ENTRIES SHOWN:
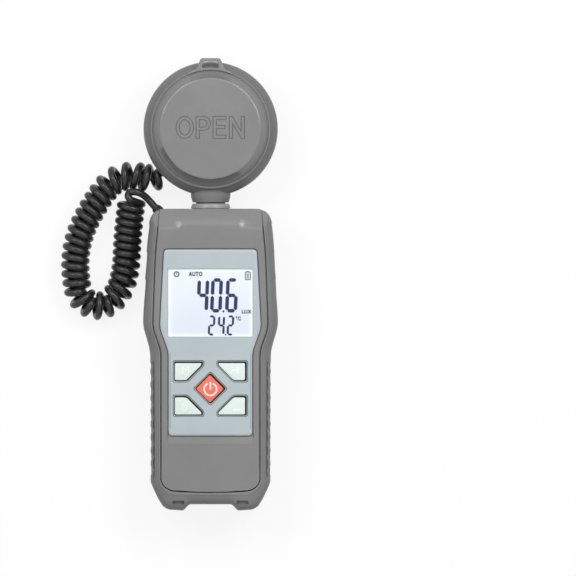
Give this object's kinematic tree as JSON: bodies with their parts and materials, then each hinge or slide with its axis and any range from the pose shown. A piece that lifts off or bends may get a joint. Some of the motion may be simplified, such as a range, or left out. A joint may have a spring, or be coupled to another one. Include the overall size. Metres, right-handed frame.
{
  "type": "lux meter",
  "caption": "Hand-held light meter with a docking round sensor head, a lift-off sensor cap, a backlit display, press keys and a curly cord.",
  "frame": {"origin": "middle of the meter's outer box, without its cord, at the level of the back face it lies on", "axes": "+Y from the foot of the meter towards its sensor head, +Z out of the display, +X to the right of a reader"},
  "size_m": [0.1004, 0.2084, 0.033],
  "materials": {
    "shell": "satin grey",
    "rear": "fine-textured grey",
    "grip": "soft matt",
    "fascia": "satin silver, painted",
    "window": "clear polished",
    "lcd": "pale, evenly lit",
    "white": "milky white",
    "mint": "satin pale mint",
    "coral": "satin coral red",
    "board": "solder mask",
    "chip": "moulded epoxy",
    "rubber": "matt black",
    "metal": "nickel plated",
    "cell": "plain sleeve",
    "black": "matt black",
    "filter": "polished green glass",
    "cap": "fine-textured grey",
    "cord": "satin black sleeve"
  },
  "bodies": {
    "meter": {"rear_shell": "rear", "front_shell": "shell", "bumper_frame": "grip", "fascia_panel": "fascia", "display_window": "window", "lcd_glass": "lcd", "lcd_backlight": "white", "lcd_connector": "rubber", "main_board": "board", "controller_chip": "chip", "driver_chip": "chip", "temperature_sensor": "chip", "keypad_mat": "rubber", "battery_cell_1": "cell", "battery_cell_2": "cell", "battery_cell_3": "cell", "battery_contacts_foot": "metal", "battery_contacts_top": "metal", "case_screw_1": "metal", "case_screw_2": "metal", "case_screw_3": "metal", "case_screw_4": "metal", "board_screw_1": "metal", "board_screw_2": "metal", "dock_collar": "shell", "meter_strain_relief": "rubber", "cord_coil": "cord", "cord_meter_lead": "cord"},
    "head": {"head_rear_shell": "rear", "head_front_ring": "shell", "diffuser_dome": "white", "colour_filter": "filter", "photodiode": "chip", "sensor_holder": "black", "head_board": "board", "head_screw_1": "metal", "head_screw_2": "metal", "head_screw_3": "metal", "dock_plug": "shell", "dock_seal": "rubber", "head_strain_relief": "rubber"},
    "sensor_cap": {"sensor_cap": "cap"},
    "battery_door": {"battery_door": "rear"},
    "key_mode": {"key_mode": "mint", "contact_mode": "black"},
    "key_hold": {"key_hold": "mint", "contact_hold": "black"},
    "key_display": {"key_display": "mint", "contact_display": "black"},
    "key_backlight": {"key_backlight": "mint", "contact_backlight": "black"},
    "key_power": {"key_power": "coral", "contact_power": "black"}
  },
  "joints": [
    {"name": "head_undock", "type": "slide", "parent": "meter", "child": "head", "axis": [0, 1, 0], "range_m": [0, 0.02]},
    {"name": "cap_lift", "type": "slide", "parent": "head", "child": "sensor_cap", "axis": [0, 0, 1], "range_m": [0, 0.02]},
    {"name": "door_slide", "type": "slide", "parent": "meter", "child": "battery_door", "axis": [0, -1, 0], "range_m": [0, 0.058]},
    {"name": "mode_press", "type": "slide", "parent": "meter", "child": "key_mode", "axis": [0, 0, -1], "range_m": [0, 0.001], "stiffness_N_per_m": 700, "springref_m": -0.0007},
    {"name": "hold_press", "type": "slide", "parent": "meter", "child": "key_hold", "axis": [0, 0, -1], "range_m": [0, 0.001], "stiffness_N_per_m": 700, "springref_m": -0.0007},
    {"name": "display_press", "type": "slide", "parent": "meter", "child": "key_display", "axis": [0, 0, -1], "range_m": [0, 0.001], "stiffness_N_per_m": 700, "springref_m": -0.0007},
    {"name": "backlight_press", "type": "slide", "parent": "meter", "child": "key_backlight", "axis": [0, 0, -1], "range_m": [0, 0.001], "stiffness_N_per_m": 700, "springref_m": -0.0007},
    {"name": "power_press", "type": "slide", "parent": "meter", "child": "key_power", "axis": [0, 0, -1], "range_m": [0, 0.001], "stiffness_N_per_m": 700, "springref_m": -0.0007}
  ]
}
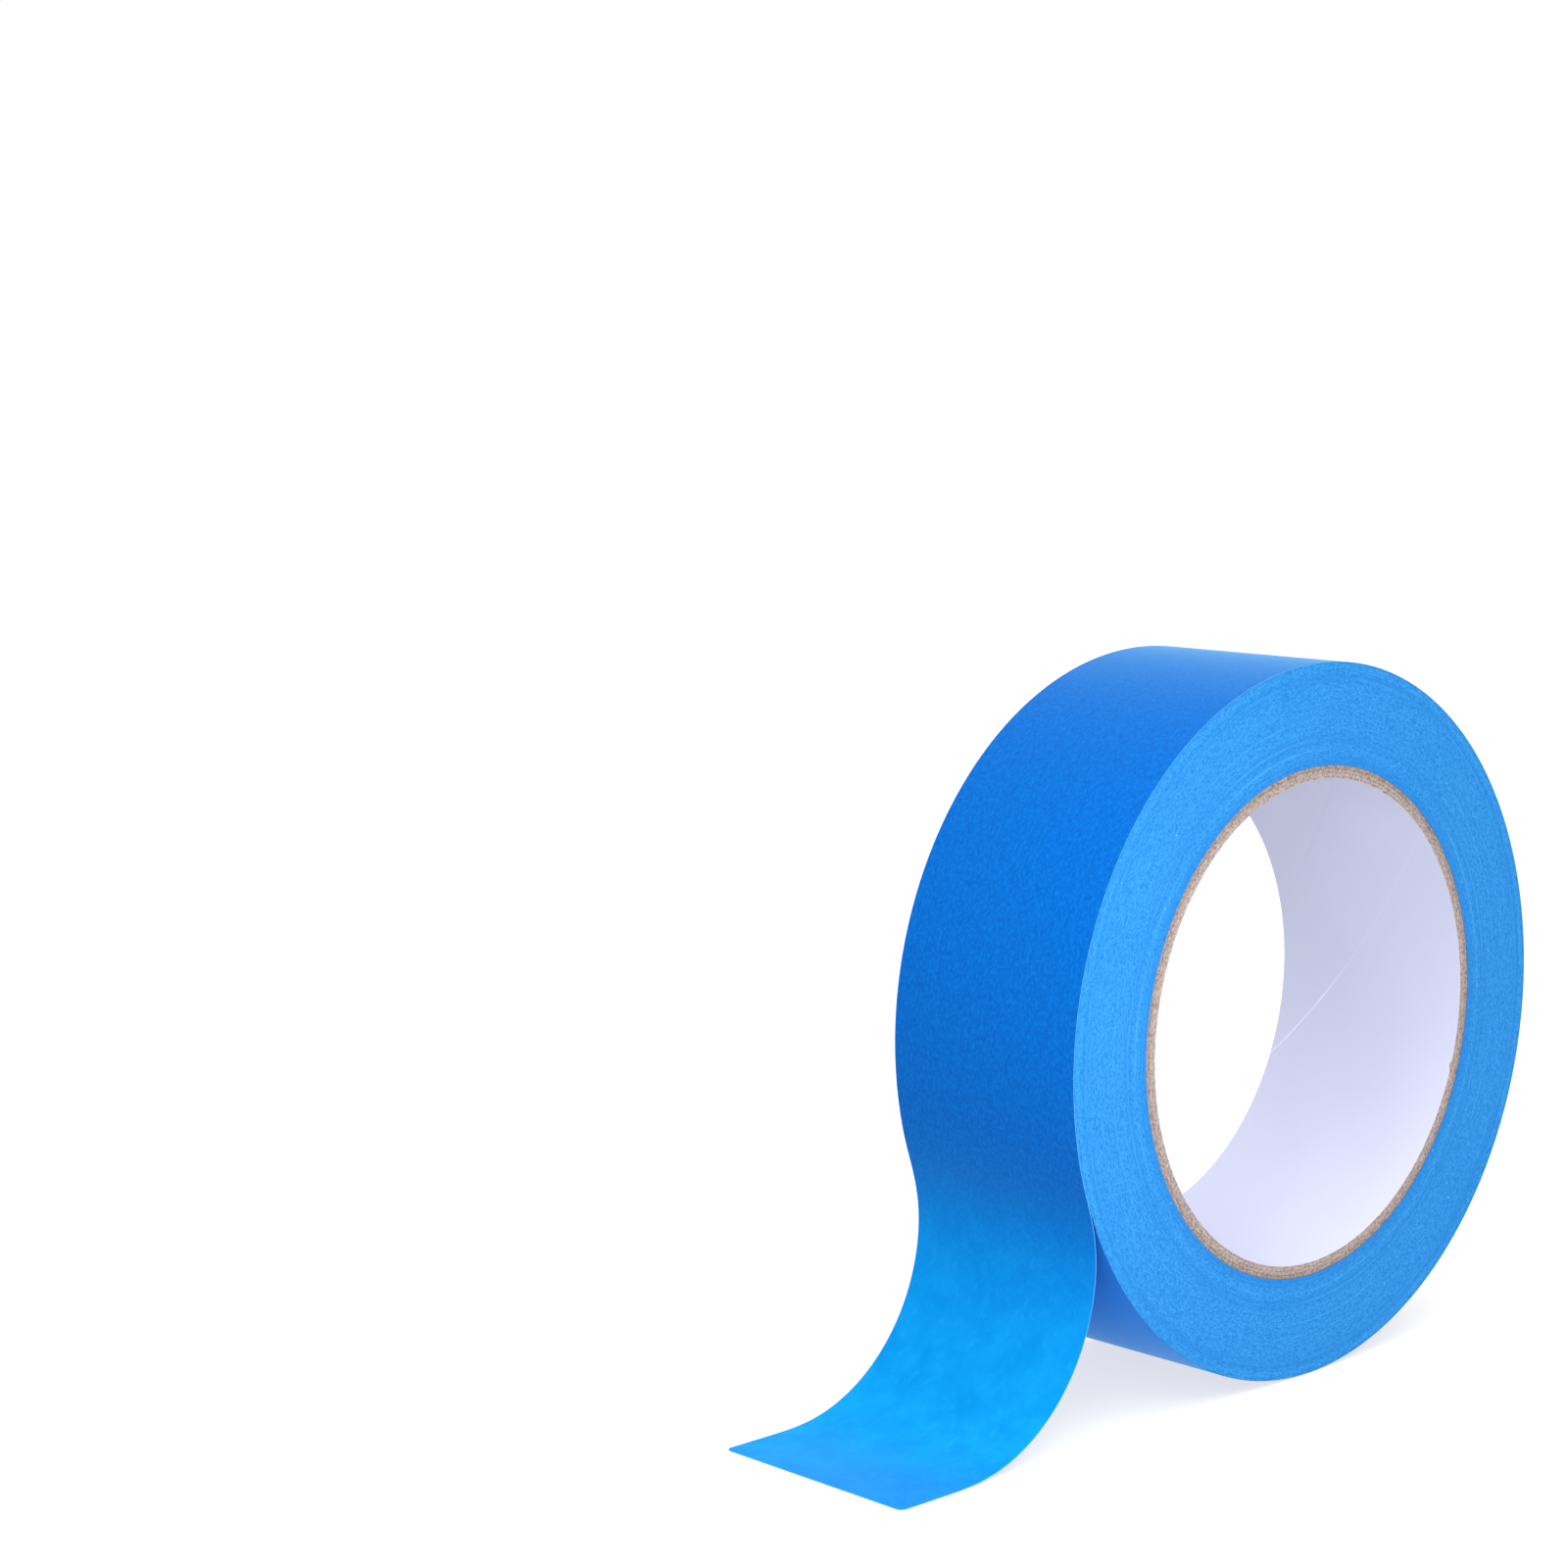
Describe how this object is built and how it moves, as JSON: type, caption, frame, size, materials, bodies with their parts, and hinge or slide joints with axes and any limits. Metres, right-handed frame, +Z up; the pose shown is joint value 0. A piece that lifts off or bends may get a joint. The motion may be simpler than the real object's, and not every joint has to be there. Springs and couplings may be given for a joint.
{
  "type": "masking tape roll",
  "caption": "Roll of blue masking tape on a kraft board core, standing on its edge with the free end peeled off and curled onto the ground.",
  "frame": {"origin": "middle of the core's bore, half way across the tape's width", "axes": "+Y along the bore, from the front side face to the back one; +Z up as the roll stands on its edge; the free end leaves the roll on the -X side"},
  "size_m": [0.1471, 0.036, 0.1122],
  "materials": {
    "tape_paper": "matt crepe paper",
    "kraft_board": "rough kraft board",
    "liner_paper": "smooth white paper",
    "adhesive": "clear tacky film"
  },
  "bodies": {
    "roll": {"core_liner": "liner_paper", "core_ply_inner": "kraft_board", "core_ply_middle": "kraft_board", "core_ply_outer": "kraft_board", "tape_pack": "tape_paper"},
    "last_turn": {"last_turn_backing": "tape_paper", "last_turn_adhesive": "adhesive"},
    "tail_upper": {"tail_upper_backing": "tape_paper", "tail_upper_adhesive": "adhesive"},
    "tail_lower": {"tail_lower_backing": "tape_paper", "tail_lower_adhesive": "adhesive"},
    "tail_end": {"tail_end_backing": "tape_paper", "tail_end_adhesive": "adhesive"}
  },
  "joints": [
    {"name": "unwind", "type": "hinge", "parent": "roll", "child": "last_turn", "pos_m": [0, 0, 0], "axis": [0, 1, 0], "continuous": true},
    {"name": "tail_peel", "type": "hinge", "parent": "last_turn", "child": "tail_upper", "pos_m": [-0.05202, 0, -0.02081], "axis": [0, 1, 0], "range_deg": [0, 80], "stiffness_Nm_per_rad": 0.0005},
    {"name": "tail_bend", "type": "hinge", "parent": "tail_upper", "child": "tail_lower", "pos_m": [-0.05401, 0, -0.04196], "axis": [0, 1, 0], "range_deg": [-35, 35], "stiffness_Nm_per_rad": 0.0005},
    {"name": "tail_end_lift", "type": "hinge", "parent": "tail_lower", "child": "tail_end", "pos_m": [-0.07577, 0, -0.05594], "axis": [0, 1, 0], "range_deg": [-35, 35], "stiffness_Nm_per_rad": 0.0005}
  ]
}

YOUR GOAL: Show every line where the string "from" appears.

FINISHED EXERCISE:
Give this object's kinematic tree as JSON: bodies with their parts and materials, then each hinge or slide with its axis and any range from the pose shown. A piece that lifts off or bends may get a joint. Some of the motion may be simplified, such as a range, or left out. A joint may have a spring, or be coupled to another one. Include the overall size. Metres, right-handed frame.
  "frame": {"origin": "middle of the meter's outer box, without its cord, at the level of the back face it lies on", "axes": "+Y from the foot of the meter towards its sensor head, +Z out of the display, +X to the right of a reader"},
  "frame": {"origin": "middle of the core's bore, half way across the tape's width", "axes": "+Y along the bore, from the front side face to the back one; +Z up as the roll stands on its edge; the free end leaves the roll on the -X side"},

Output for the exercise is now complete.